## START TASK MATERIAL
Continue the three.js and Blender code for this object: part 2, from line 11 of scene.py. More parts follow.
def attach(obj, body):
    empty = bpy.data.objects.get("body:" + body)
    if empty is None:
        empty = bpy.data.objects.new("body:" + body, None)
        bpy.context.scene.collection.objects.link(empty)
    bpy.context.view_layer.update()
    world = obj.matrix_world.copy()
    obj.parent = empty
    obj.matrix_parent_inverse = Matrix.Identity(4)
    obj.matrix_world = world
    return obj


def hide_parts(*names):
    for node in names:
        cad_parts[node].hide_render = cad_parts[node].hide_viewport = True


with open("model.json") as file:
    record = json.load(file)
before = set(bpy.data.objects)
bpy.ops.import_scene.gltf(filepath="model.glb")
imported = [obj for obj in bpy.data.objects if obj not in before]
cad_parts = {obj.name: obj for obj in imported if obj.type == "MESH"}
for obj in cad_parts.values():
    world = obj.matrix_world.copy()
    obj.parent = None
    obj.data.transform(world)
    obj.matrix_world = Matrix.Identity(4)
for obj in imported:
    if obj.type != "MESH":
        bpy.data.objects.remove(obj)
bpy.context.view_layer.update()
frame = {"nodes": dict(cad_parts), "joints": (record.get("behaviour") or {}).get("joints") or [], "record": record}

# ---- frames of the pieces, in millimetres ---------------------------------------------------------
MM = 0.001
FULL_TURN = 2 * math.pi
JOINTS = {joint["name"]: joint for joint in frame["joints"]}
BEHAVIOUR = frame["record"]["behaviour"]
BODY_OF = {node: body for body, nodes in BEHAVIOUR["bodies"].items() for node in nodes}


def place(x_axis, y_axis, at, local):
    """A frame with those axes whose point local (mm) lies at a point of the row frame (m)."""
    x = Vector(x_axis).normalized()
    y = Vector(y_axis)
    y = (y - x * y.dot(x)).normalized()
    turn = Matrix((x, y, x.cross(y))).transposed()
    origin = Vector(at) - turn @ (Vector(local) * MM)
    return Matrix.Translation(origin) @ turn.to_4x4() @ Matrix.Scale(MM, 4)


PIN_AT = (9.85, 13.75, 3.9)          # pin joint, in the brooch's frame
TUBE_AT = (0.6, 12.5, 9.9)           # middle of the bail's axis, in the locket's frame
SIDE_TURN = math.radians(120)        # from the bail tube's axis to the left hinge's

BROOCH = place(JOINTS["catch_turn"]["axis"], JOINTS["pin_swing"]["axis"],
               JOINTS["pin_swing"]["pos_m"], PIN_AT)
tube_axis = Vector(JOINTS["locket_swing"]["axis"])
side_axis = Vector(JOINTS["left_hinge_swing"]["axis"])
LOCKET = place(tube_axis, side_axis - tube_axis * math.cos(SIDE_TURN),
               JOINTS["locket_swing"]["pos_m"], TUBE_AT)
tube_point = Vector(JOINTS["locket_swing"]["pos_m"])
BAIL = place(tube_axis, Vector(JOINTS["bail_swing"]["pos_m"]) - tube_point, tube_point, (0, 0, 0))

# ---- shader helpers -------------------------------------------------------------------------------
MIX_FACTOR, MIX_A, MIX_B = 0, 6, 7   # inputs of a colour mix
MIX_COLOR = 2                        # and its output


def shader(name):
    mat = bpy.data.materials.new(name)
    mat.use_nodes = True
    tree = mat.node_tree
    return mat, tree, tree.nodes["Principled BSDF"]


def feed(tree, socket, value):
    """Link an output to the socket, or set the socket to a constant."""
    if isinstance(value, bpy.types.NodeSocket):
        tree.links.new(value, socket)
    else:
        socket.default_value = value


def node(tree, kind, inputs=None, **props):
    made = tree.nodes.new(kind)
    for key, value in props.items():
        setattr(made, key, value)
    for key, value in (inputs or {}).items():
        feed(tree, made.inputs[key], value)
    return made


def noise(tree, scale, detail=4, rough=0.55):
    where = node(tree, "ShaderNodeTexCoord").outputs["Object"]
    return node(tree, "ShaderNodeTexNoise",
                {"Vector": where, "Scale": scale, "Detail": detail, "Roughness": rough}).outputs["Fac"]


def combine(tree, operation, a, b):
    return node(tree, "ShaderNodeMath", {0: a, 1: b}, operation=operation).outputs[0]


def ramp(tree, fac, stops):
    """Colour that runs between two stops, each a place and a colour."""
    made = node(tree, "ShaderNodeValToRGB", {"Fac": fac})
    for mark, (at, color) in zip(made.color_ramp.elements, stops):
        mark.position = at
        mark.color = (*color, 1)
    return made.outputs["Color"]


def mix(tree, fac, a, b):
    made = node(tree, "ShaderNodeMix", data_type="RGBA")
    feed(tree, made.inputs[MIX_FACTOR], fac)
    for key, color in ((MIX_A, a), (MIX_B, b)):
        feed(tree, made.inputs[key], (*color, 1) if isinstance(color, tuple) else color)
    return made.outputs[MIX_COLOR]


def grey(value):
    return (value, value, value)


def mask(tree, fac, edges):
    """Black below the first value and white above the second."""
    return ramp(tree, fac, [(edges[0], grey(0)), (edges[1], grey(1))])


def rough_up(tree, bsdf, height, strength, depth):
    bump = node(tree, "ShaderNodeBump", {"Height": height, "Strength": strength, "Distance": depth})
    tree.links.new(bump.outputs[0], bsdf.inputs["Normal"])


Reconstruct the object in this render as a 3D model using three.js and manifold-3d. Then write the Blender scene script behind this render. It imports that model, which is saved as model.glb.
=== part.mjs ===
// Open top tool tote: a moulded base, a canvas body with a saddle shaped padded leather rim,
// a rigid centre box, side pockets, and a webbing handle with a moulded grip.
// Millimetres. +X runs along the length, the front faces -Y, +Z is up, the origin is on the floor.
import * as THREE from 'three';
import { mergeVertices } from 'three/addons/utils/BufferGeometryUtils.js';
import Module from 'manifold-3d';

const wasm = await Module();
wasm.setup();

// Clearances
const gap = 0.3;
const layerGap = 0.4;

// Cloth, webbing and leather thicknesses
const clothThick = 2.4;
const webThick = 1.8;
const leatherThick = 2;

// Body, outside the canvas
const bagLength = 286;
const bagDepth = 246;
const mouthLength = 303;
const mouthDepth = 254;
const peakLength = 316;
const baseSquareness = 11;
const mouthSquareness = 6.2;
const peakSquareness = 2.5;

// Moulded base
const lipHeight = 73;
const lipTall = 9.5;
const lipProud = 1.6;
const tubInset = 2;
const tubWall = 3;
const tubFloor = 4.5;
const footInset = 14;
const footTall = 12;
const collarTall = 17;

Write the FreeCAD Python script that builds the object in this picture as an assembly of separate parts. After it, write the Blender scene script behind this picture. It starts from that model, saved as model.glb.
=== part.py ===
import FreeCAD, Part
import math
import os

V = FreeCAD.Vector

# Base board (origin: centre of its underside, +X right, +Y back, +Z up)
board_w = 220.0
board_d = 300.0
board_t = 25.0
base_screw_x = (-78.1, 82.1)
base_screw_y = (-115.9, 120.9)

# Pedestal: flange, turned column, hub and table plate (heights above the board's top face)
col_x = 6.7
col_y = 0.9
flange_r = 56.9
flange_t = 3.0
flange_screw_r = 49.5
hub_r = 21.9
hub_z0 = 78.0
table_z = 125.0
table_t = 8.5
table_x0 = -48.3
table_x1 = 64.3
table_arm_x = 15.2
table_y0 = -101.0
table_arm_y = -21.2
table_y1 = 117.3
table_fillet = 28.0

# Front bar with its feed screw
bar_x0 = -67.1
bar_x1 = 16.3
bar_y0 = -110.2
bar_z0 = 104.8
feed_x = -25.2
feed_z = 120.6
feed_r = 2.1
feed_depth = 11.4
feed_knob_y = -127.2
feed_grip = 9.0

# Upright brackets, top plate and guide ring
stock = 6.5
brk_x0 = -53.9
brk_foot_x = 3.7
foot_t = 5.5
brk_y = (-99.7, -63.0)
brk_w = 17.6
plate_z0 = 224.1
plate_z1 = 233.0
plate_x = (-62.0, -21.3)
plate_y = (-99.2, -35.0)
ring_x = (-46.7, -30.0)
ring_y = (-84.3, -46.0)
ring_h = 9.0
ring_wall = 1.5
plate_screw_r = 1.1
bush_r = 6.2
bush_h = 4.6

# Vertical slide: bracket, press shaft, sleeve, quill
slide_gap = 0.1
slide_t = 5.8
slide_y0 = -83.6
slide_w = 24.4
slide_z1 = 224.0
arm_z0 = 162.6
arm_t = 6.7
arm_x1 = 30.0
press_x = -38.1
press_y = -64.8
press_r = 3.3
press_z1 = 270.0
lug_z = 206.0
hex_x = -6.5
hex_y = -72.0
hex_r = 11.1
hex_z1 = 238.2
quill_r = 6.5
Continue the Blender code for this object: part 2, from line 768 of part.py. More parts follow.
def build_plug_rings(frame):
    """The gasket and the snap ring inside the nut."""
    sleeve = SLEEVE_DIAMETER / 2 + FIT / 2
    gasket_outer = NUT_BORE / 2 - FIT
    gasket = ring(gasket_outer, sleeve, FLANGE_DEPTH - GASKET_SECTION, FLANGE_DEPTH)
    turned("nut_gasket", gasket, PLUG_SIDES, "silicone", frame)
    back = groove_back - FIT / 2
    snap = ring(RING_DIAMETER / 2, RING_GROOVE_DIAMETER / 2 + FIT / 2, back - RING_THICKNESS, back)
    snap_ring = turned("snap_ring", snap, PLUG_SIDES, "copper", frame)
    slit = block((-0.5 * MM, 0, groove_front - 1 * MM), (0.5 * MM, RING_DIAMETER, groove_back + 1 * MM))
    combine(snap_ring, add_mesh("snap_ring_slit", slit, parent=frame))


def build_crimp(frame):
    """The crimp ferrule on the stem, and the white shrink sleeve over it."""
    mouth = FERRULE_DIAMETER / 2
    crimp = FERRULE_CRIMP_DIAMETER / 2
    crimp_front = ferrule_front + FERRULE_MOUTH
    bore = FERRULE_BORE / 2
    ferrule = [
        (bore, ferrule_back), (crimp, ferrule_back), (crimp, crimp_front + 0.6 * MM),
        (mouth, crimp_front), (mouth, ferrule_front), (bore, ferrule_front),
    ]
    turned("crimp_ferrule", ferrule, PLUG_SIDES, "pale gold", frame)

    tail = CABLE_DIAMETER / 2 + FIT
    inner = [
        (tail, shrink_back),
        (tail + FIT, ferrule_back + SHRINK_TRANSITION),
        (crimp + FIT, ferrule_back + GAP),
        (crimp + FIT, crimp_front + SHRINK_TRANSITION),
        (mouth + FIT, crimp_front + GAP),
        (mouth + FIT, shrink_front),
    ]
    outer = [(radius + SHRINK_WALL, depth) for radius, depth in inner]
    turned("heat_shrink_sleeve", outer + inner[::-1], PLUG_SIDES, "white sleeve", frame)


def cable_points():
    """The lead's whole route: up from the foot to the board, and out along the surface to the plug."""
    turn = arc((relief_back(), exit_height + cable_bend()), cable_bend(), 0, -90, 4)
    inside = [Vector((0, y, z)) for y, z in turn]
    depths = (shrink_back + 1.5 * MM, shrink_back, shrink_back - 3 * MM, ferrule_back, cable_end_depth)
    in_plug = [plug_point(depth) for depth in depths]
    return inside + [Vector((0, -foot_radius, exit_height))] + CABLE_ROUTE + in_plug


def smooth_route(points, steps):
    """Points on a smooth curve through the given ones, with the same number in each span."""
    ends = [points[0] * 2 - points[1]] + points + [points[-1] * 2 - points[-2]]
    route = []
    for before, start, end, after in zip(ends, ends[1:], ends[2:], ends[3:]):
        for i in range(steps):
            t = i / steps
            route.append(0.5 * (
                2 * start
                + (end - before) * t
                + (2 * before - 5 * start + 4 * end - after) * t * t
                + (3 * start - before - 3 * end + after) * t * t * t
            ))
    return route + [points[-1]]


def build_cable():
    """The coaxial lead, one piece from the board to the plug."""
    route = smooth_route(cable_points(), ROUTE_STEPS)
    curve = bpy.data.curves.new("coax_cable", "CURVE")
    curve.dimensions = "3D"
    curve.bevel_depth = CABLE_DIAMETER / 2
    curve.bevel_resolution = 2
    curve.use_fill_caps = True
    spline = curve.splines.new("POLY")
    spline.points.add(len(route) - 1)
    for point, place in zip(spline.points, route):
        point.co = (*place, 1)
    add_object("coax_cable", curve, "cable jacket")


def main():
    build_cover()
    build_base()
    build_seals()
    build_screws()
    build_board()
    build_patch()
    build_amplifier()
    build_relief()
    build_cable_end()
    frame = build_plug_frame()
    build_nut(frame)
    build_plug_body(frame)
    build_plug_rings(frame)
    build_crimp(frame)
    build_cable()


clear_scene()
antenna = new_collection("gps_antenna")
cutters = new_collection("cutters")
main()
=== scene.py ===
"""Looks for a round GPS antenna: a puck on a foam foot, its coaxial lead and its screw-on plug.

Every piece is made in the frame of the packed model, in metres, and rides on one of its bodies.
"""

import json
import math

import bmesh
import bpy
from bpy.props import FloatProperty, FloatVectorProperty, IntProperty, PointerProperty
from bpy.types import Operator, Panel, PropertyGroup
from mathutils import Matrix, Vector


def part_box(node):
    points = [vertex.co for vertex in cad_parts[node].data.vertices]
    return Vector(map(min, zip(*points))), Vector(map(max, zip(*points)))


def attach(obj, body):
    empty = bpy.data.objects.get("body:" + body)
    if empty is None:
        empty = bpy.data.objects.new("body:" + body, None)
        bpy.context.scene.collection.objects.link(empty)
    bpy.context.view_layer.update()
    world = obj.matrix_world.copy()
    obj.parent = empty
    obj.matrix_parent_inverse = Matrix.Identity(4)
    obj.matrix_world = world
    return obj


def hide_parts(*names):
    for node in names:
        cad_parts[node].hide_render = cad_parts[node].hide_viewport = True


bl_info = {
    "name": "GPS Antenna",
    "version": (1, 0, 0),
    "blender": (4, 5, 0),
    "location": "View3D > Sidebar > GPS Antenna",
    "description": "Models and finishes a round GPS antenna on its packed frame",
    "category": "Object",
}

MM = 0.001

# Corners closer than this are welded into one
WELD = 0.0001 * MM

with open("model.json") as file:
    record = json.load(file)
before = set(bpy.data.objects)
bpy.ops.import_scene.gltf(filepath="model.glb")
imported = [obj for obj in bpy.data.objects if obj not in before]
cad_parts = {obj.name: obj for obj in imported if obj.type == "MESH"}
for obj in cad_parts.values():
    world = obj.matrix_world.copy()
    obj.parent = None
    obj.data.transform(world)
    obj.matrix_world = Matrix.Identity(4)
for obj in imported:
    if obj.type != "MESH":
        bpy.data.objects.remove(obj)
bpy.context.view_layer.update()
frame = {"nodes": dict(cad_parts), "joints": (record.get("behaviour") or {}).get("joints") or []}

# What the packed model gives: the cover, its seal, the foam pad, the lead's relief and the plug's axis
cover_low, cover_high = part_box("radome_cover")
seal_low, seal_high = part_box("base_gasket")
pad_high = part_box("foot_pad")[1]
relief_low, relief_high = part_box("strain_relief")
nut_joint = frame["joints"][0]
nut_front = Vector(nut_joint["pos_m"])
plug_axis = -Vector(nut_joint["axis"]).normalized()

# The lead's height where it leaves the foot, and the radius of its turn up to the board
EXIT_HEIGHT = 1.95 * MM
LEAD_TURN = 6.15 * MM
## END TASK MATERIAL
JOB :: Would you quote everything above from the line containing "curve.use_fill_caps = True" down to the line containing "points = [vertex.co"? Include both of those lines and nothing else.

EXERCISE RESULT ::
    curve.use_fill_caps = True
    spline = curve.splines.new("POLY")
    spline.points.add(len(route) - 1)
    for point, place in zip(spline.points, route):
        point.co = (*place, 1)
    add_object("coax_cable", curve, "cable jacket")


def main():
    build_cover()
    build_base()
    build_seals()
    build_screws()
    build_board()
    build_patch()
    build_amplifier()
    build_relief()
    build_cable_end()
    frame = build_plug_frame()
    build_nut(frame)
    build_plug_body(frame)
    build_plug_rings(frame)
    build_crimp(frame)
    build_cable()


clear_scene()
antenna = new_collection("gps_antenna")
cutters = new_collection("cutters")
main()
=== scene.py ===
"""Looks for a round GPS antenna: a puck on a foam foot, its coaxial lead and its screw-on plug.

Every piece is made in the frame of the packed model, in metres, and rides on one of its bodies.
"""

import json
import math

import bmesh
import bpy
from bpy.props import FloatProperty, FloatVectorProperty, IntProperty, PointerProperty
from bpy.types import Operator, Panel, PropertyGroup
from mathutils import Matrix, Vector


def part_box(node):
    points = [vertex.co for vertex in cad_parts[node].data.vertices]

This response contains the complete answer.